Professorial turnover at the school "is possibly going to be not massive, but notable, in the next five to 10 years because of the age of the faculty," says Graham. "We have a heavily tenured faculty, and that means we need a lot of new blood."

He cites three outstanding faculty appointments in the past year—in American Christian history, in Buddhist studies, in Meso-American and Latino-Christian studies—and hopes to add seven or eight junior and senior people in the next two years. "That will immediately change the demographics of a faculty of just under 40 people," he notes.
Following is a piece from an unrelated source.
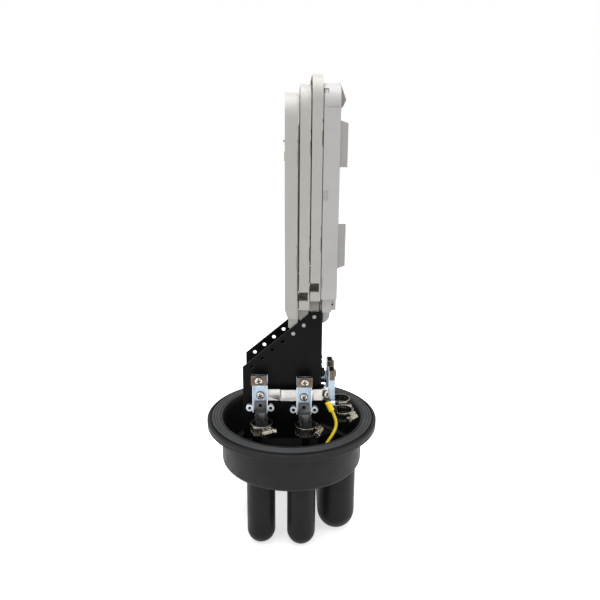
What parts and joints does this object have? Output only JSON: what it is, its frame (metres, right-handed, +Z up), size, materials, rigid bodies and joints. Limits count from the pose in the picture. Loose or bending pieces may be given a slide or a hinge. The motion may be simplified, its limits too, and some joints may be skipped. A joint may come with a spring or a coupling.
{
  "type": "dome splice closure",
  "caption": "Open dome splice closure: round sealed base with closed cable ports, hinge frame with splice trays, storage box, cable clamps and earth bonding.",
  "frame": {"origin": "on the surface that the four round ports stand on, under the centre of the part's bounding box, which is the axis of the round base", "axes": "+Z up along the base's axis towards the trays, +X from the open side of the trays towards the storage box, -Y towards the viewer's side with the earth wire"},
  "size_m": [0.215, 0.215, 0.5489],
  "materials": {
    "black_moulding": "satin black injection moulded polypropylene, fine grain",
    "seal": "matt black moulded rubber with concentric ridges",
    "black_steel": "satin black powder coat on folded steel sheet",
    "tray_plastic": "satin light warm grey plastic",
    "box_plastic": "satin light grey plastic",
    "holder_plastic": "white plastic",
    "zinc": "bright blue zinc plate",
    "nickel": "nickel plate, slightly warm",
    "saddle_plastic": "black plastic",
    "stainless": "stainless steel strip",
    "wire_insulation": "yellow insulation",
    "lug_sleeve": "yellow sleeve on a tinned ring",
    "brassed_steel": "yellow passivated steel"
  },
  "bodies": {
    "housing": {"base": "black_moulding", "round_port_1": "black_moulding", "round_port_2": "black_moulding", "round_port_3": "black_moulding", "round_port_4": "black_moulding", "oval_port": "black_moulding", "seal_ring": "seal", "hinge_frame": "black_steel", "front_plate": "black_steel", "frame_screws": "zinc", "storage_box": "box_plastic", "box_screws": "zinc", "bonding_strip": "nickel", "standoffs": "zinc", "channel_screws": "nickel", "block_screws": "nickel", "worm_screws": "stainless", "clamp_channel_1": "zinc", "clamp_channel_2": "zinc", "clamp_channel_3": "zinc", "clamp_channel_4": "zinc", "clamp_channel_5": "zinc", "clamp_channel_6": "zinc", "clamp_block_1": "nickel", "clamp_block_2": "nickel", "clamp_block_3": "nickel", "clamp_block_4": "nickel", "clamp_block_5": "nickel", "clamp_block_6": "nickel", "cable_saddle_1": "saddle_plastic", "cable_saddle_2": "saddle_plastic", "cable_saddle_3": "saddle_plastic", "cable_saddle_4": "saddle_plastic", "cable_saddle_5": "saddle_plastic", "cable_saddle_6": "saddle_plastic", "hose_band_1": "stainless", "hose_band_2": "stainless", "hose_band_3": "stainless", "hose_band_4": "stainless", "hose_band_5": "stainless", "hose_band_6": "stainless", "worm_housing_1": "stainless", "worm_housing_2": "stainless", "worm_housing_3": "stainless", "worm_housing_4": "stainless", "worm_housing_5": "stainless", "worm_housing_6": "stainless", "earth_screw": "brassed_steel", "earth_lug": "lug_sleeve", "earth_wire": "wire_insulation", "floor_lug": "lug_sleeve", "earth_stud": "brassed_steel", "earth_nut": "nickel"},
    "tray_inner": {"splice_tray_1": "tray_plastic", "splice_holder_1": "holder_plastic"},
    "tray_middle": {"splice_tray_2": "tray_plastic", "splice_holder_2": "holder_plastic"},
    "tray_outer": {"splice_tray_3": "tray_plastic", "splice_holder_3": "holder_plastic", "tray_lid": "tray_plastic"}
  },
  "joints": [
    {"name": "tray_outer_hinge", "type": "hinge", "parent": "housing", "child": "tray_outer", "pos_m": [0.00135, 0, 0.2595], "axis": [0, -1, 0], "range_deg": [0, 80]},
    {"name": "tray_middle_hinge", "type": "hinge", "parent": "housing", "child": "tray_middle", "pos_m": [0.01375, 0, 0.2699], "axis": [0, -1, 0], "range_deg": [0, 80]},
    {"name": "tray_inner_hinge", "type": "hinge", "parent": "housing", "child": "tray_inner", "pos_m": [0.02615, 0, 0.2803], "axis": [0, -1, 0], "range_deg": [0, 80]}
  ],
  "couplings": [
    {"joint": "tray_middle_hinge", "follows": "tray_outer_hinge", "ratio": 1},
    {"joint": "tray_inner_hinge", "follows": "tray_outer_hinge", "ratio": 1}
  ]
}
Certain obvious fields must be covered by new hires, but Graham subscribes to the "Red Auerbach system of selection," a reference to the man who put together some superb basketball teams for the Boston Celtics. "We don't worry so much about the positions they play. We want really outstanding individuals, and if we insist upon hiring only outstanding faculty, we'll be all right.

"The last big surge that this school experienced, in the late 1950s and '60s, happened," says Graham, "because a variety of young scholars came to the school at the same time and built the strongest New Testament department probably in the world and strong theology studies. There followed a period when, arguably, this was the place where everybody wanted to come. I think that's possible again."